BEGIN DATASET CONTENT

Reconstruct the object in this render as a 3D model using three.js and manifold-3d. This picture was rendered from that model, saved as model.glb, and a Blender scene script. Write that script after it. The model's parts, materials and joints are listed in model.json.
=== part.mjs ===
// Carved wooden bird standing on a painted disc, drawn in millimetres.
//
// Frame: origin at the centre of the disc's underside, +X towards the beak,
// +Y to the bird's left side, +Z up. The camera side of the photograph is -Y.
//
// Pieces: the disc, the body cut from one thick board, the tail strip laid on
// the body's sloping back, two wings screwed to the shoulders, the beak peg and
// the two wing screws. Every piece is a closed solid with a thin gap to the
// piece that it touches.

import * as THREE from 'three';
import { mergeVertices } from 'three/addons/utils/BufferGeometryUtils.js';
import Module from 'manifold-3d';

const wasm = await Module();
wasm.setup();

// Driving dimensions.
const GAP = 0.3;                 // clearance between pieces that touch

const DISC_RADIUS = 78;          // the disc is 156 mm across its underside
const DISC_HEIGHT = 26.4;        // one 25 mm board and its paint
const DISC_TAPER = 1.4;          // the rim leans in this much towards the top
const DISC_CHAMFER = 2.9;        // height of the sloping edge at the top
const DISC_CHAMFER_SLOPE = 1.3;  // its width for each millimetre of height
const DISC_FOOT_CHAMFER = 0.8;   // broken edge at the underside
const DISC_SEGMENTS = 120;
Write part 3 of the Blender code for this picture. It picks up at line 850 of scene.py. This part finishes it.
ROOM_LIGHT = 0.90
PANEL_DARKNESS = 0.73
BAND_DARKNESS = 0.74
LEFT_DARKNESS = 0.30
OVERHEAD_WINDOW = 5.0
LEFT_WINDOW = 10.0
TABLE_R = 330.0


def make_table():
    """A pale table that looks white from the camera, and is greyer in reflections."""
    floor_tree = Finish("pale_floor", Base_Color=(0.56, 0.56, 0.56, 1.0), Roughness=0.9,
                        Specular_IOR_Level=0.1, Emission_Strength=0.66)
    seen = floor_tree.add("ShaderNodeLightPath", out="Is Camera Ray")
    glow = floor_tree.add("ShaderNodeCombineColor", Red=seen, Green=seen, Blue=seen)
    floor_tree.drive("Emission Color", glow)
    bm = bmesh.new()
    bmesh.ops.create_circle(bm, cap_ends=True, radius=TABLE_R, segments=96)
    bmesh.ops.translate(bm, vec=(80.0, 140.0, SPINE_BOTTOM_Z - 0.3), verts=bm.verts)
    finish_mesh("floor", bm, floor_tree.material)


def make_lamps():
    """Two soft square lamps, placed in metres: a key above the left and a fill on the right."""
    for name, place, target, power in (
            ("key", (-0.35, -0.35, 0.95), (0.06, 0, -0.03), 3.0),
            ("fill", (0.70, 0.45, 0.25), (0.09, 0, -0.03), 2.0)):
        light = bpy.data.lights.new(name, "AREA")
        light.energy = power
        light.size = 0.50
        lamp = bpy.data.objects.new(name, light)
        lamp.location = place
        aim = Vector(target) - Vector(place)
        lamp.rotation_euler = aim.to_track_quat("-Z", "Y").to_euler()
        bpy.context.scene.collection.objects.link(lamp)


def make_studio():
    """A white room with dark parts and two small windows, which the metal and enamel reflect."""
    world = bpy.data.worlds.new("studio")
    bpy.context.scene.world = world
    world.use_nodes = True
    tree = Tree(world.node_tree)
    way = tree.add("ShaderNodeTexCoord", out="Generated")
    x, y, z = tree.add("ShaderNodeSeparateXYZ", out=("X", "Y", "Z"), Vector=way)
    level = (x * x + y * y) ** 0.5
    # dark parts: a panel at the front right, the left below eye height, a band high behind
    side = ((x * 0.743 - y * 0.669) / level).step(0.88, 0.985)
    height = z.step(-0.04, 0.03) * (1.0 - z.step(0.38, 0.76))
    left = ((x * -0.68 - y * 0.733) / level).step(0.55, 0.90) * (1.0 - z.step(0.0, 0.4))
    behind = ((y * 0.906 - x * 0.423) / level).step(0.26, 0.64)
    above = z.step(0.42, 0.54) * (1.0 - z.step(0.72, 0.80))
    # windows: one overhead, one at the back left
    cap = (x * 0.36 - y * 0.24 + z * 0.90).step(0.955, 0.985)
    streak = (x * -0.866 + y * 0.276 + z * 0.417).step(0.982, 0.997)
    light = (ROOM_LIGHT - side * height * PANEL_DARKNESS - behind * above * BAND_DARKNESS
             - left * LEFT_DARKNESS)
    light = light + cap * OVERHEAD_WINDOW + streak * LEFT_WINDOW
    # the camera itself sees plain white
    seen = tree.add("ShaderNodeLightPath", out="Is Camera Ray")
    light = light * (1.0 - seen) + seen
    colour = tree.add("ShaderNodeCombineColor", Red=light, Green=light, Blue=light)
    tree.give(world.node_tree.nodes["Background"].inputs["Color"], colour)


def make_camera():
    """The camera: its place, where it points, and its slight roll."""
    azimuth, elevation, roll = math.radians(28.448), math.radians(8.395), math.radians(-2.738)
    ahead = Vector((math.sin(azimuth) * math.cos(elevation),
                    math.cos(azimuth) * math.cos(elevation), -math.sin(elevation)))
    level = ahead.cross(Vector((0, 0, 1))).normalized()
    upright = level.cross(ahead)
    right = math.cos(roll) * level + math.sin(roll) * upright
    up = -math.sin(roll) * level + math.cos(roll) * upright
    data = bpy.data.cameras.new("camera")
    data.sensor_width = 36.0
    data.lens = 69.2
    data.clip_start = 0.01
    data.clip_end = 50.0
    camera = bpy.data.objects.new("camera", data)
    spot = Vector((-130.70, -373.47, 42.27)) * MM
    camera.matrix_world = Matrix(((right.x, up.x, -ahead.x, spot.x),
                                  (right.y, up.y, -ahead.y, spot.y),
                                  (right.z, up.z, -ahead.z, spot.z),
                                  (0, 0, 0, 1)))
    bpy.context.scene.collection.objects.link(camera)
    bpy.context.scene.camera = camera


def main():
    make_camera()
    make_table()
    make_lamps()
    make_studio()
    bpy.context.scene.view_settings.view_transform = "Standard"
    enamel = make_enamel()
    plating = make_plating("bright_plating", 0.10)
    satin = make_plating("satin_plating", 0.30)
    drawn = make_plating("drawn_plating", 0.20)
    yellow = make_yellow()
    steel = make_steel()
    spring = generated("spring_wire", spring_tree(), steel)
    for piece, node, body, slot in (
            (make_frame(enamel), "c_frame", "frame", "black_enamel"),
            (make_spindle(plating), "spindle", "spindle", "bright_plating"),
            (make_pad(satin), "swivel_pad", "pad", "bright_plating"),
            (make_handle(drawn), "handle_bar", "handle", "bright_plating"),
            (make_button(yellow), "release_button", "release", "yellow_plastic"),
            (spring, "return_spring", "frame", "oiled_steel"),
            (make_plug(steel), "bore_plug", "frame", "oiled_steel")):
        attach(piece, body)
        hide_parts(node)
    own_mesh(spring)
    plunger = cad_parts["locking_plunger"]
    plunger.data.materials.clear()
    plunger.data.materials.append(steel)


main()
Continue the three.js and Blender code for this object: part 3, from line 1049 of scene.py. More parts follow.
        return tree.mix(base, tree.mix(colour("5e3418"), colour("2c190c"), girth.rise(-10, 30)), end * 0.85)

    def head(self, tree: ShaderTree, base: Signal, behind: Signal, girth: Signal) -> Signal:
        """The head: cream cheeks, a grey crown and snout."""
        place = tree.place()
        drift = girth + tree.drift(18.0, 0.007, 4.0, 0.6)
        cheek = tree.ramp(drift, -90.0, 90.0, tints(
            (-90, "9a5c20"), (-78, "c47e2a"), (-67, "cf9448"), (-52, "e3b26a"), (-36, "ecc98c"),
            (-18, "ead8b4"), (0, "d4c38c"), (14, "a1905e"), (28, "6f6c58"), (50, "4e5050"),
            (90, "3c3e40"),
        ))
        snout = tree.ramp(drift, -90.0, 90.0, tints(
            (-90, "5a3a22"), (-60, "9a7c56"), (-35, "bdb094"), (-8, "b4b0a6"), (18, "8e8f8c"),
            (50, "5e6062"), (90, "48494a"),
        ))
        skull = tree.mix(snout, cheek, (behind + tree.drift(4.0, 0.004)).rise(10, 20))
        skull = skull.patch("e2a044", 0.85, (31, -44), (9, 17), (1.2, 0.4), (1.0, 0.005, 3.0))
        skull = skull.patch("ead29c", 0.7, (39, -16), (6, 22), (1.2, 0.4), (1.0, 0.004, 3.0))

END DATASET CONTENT

EXERCISE PROMPT:
In the records above, locate the lines holding the word "Blender". Copy each of them.

FULL RESPONSE:
Reconstruct the object in this render as a 3D model using three.js and manifold-3d. This picture was rendered from that model, saved as model.glb, and a Blender scene script. Write that script after it. The model's parts, materials and joints are listed in model.json.
Write part 3 of the Blender code for this picture. It picks up at line 850 of scene.py. This part finishes it.
Continue the three.js and Blender code for this object: part 3, from line 1049 of scene.py. More parts follow.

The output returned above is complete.